> [EXERCISE]:
Copy the records below verbatim, from the first line through the line containing "return np.where(c <= 0.04045, c", inclusive, and output nothing else.

──────── DATASET ROWS ────────

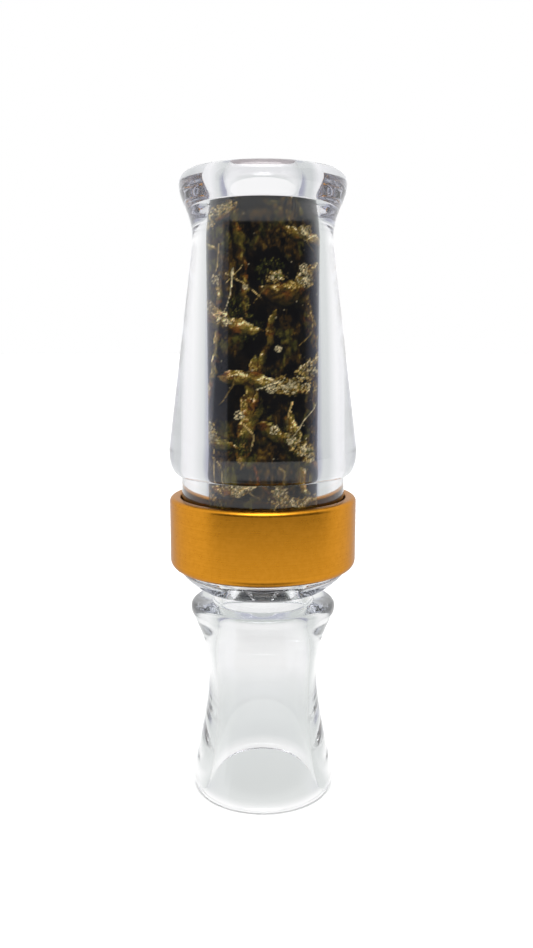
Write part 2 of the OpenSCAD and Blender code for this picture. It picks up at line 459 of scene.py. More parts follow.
def fbm(x, y, seed, octaves=4, fall=0.55):
    """Layered noise from 0 to 1."""
    total = np.zeros(np.broadcast(x, y).shape)
    weight = 1.0
    whole = 0.0
    for k in range(octaves):
        total += weight * value_noise(x * 2 ** k, y * 2 ** k, seed + 17 * k)
        whole += weight
        weight *= fall
    return total / whole


def ridges(x, y, seed, octaves=3):
    """Noise with thin bright crests, from 0 to 1."""
    return 1 - np.abs(2 * fbm(x, y, seed, octaves, 0.6) - 1)


def smooth(value, edge0, edge1):
    """Smooth step from 0 to 1 between two edges."""
    t = np.clip((value - edge0) / (edge1 - edge0), 0, 1)
    return t * t * (3 - 2 * t)


def srgb(*values):
    """8-bit display colour to linear."""
    c = np.array(values, float) / 255
    return np.where(c <= 0.04045, c / 12.92, ((c + 0.055) / 1.055) ** 2.4)


VOID = srgb(4, 3, 2)
DARK = srgb(34, 23, 6)
TAN = srgb(140, 118, 62)
RUST = srgb(120, 66, 18)
PALE = srgb(206, 182, 120)
CREAM = srgb(255, 243, 200)
MOSS = srgb(54, 62, 14)
LEAF = srgb(104, 104, 40)
BARK = [
    (0.0, srgb(2, 1, 0)), (0.16, srgb(20, 13, 2)), (0.34, srgb(58, 42, 8)),
    (0.52, srgb(104, 82, 26)), (0.7, srgb(158, 132, 66)), (0.86, srgb(218, 196, 132)),
    (1.0, srgb(255, 246, 208)),
]


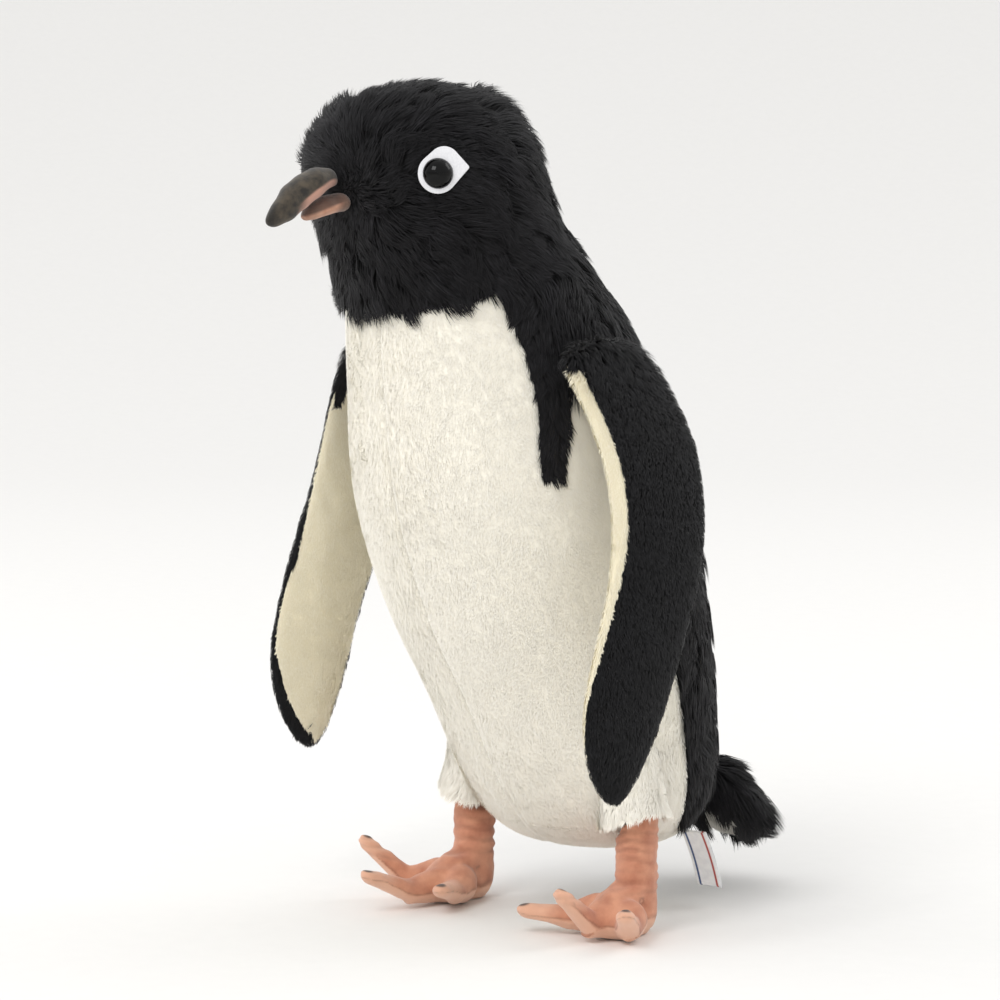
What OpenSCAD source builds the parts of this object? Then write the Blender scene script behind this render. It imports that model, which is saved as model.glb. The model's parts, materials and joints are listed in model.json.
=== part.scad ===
/* [Body] */
// Height of the neck seam at its centre
neck_z = 227; // [222:1:232]
// Height of the underside of the body
base_z = 24; // [22:1:26]
// Widest half-width of the body
body_half_w = 56; // [52:1:60]
// Deepest half-depth of the body
body_half_d = 59; // [55:1:62]
// Lean of the neck seam, front edge down
neck_tilt = 18; // [14:1:20]
// Thickness of the pile fabric's backing
skin_t = 2.2; // [1.8:0.1:2.6]

/* [Head] */
// Height of the crown
crown_z = 289; // [284:1:294]
// Widest half-width of the head
head_half_w = 38; // [36:1:40]
// Diameter of the glossy eye
eye_d = 10; // [9:0.2:11]
// Length of the felt patch behind the eye
patch_len = 17; // [16:0.5:18]
// Length of the beak in front of the face
beak_len = 27; // [24:1:29]

/* [Flippers] */
// Height of the shoulder hinge
shoulder_z = 205; // [202:1:207]
// Distance of the shoulder hinge from the middle
shoulder_x = 52.5; // [52.5:0.5:56]
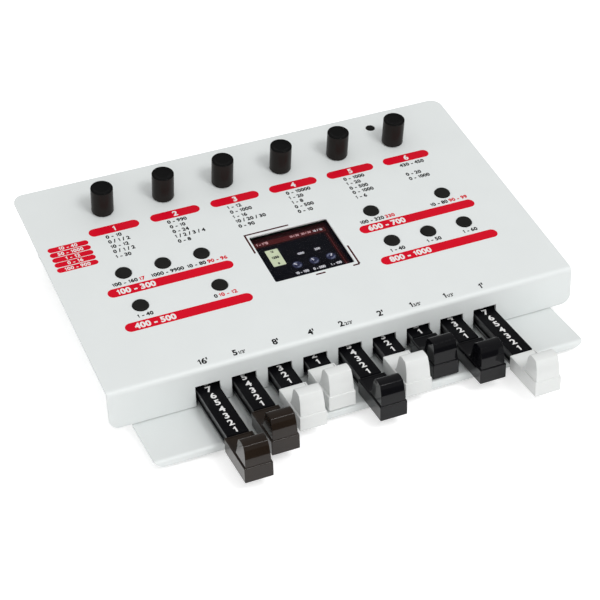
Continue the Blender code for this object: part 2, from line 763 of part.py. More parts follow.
def is_brow(edge):
    """Whether an edge of the hump runs along one of its two sides, above the block."""
    if min(vertex.co.z for vertex in edge.verts) < BLOCK_HEIGHT + 1e-5 or len(edge.link_faces) != 2:
        return False
    leans = sorted(abs(face.normal.x) for face in edge.link_faces)
    return leans[0] < 0.5 and leans[1] > 0.9


def drawbar_mesh():
    """A drawbar with its grooved flanks, the tongue that holds the knob and the lever at its tail.
    Its front shoulder is at y = 0 and its underside at z = 0."""
    half, web = BAR_WIDTH / 2, BAR_WIDTH / 2 - BAR_GROOVE_DEPTH
    low = (BAR_HEIGHT - BAR_GROOVE_HEIGHT) / 2
    high = BAR_HEIGHT - low
    right = [(half, 0), (half, low), (web, low), (web, high), (half, high), (half, BAR_HEIGHT)]
    section = right + [(-x, z) for x, z in reversed(right)]
    length = BAR_TAIL - SEAT
    bar = moved(upright([section], length), at(0, SEAT + length / 2, 0))
    tongue_z = TONGUE_RISE + KNOB_LIFT - BAR_LIFT + TONGUE_HEIGHT / 2
    overlap = 0.002
    tongue = block(
        (TONGUE_WIDTH, TONGUE_LENGTH + overlap, TONGUE_HEIGHT),
        (0, (overlap - TONGUE_LENGTH) / 2, tongue_z),
        BLOCK_EDGE,
    )
    lever = block(
        (LEVER_THICKNESS, LEVER_LENGTH, LEVER_RISE + overlap),
        (0, BAR_TAIL - LEVER_INSET, BAR_HEIGHT + (LEVER_RISE - overlap) / 2),
    )
    return joined([bar, tongue, lever])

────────

> [RESPONSE TO THE TASK]:
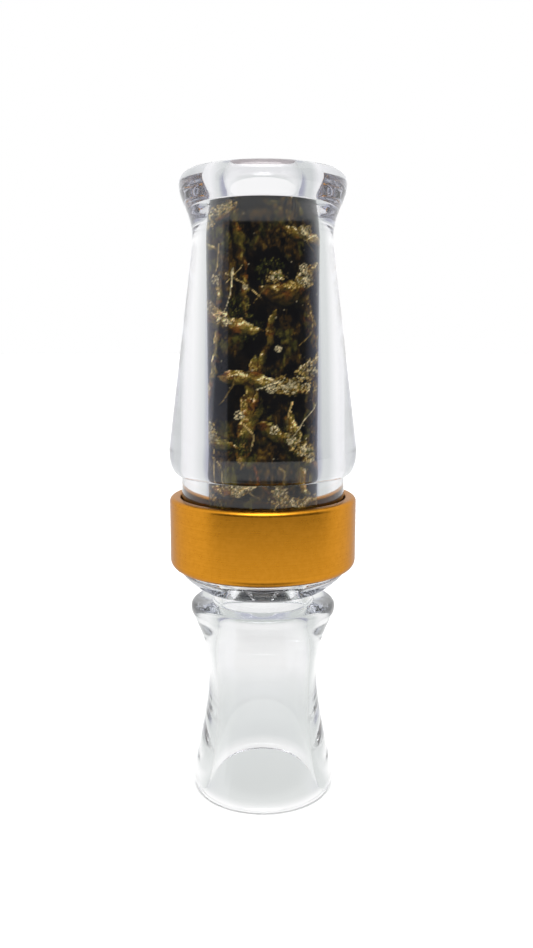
Write part 2 of the OpenSCAD and Blender code for this picture. It picks up at line 459 of scene.py. More parts follow.
def fbm(x, y, seed, octaves=4, fall=0.55):
    """Layered noise from 0 to 1."""
    total = np.zeros(np.broadcast(x, y).shape)
    weight = 1.0
    whole = 0.0
    for k in range(octaves):
        total += weight * value_noise(x * 2 ** k, y * 2 ** k, seed + 17 * k)
        whole += weight
        weight *= fall
    return total / whole


def ridges(x, y, seed, octaves=3):
    """Noise with thin bright crests, from 0 to 1."""
    return 1 - np.abs(2 * fbm(x, y, seed, octaves, 0.6) - 1)


def smooth(value, edge0, edge1):
    """Smooth step from 0 to 1 between two edges."""
    t = np.clip((value - edge0) / (edge1 - edge0), 0, 1)
    return t * t * (3 - 2 * t)


def srgb(*values):
    """8-bit display colour to linear."""
    c = np.array(values, float) / 255
    return np.where(c <= 0.04045, c / 12.92, ((c + 0.055) / 1.055) ** 2.4)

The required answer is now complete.